St. Mary Magdalene
‘On my bed at night I sought the man who is my sweetheart: I sought but could not find him! So I shall get up and go through the city; in the streets and in the squares, I shall seek my sweetheart. I sought but could not find him! I came upon the watchmen – those who go on their rounds in the city: ‘Have you seen my sweetheart? ‘Barely had I passed them when I found my sweetheart.”
This text is read at Holy Mass on the Feast of a great lover who met her Lord: St. Mary Magdalene. Today’s Gospel recounts precisely the encounter of Mary Magdalene with the Risen Lord, and the way in which He makes Himself known to her (Jn 20:1,11-18).
The way of a loving heart to the heart of the Lord is very simple and direct, because the mystery of our Creation, Redemption and Sanctification is the love of God, who seeks us. This love is the only reason for our existence, and St. Mary Magdalene’s response was to let herself be inflamed by it.
True love, as today’s reading so appealingly describes it, makes a person fully awake, for her heart longs to be united with the beloved. She seeks him vigilantly, and does not rest until she has found him. We know this in human love, and good literature knows how to describe, without sentimentality, the extent to which the heart can be inflamed by love and not rest until it is united with the beloved. On the other hand, we also know the torments and pain that unrequited love can cause in a person’s heart.

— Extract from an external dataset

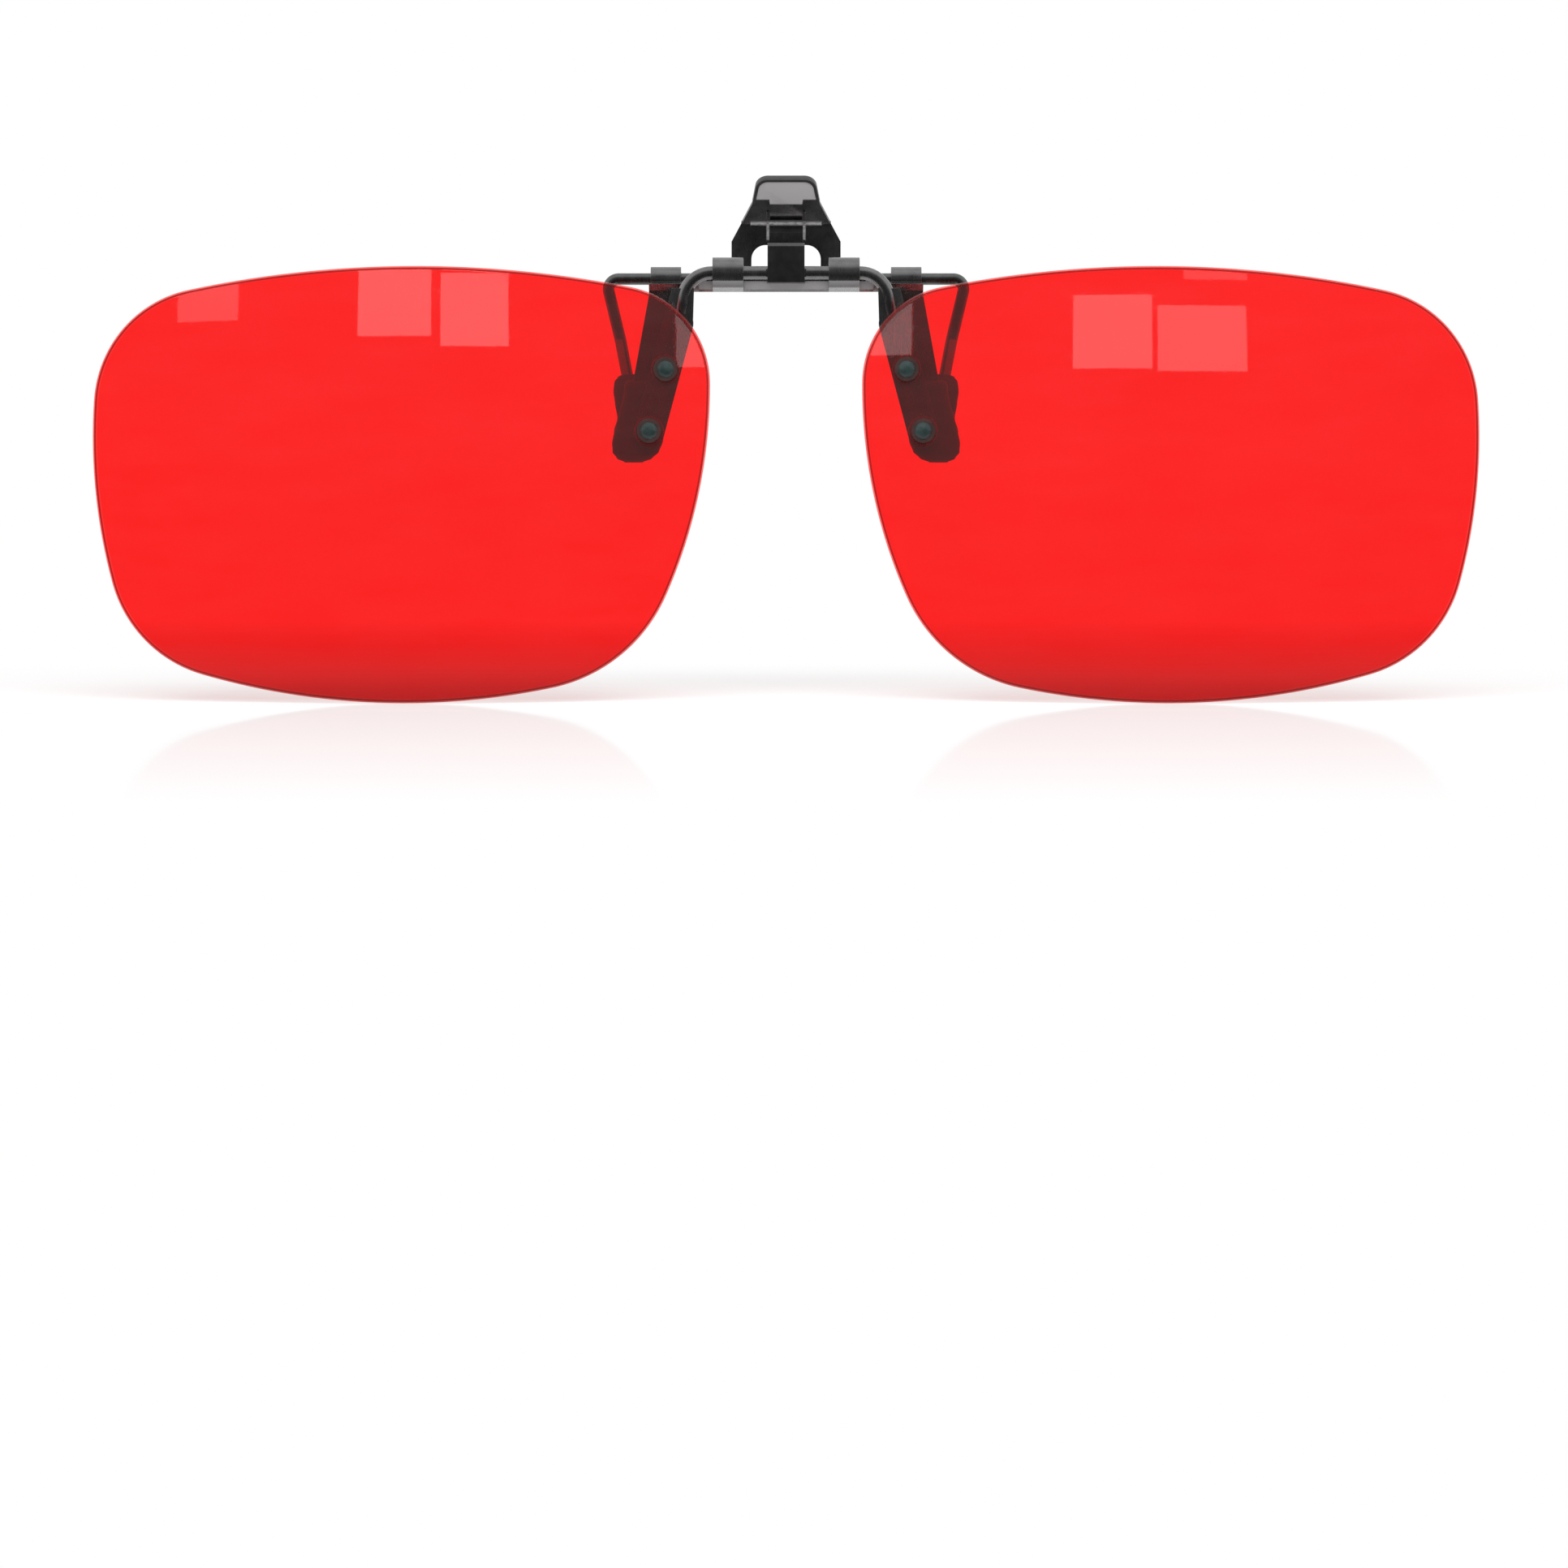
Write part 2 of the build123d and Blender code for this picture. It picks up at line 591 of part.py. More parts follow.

Moved by this love, St. Mary Magdalene rushed to the tomb early in the morning. She was looking for her Lord – whom she believed to be dead – to show her love for him, for “love is strong as death” (Song 8:6). And, according to the testimony of Scripture, the Lord appeared to her first. Jesus made her the first messenger of his Resurrection!
We Christians too have been called by God to bear witness to his presence in our hearts and in the world, especially through love. There is nothing more convincing than a truly loving person, in whom love is the criterion by which everything is governed. However, since this term is so often abused and confused, it is appropriate to speak of “true love”, i.e. a love that is based on truth. This is different from a mere desire, which has as its goal the satisfaction of one’s own “I” and not the union with a “you”.
From the biblical text and the testimony of St. Mary Magdalene we must learn that we must always seek the Lord. Even if we have had the grace to find him, this love needs to be deepened. There are endless opportunities to make it grow.
This love is nourished by interiorising the Word of God, by receiving the sacraments, by incessant and intimate dialogue with the Lord in prayer, by corporal and spiritual works of mercy, by working on our own hearts…
The masters of the spiritual life make us see that it is especially disordered self-love – that is, the pursuit of one’s own convenience – that stands in the way of the unfolding of love.
Let us turn to the Holy Spirit, who is the love that has been poured into our hearts (Rom 5:5). The more we listen to Him and obey Him, the more He will see to it that our love becomes lasting, and not a fire that is quickly kindled but easily extinguished in everyday life. Let us invite Him and ask Him to put aside everything in us that prevents us from responding adequately to God’s love.
Let us ask the Lord to accompany us with His “jealous love”, to always make us see when we put worldly and worthless things before Him, so that our soul does not fall asleep, become scattered and thus weakened in its capacity to love.
We can also ask St. Mary Magdalene, being our friend and sister in heaven, to help us to remain vigilant, so that love does not die out in us; and that, like her, we set out again and again on the way, to go out to meet the Lord ever more deeply and to let ourselves be found by Him.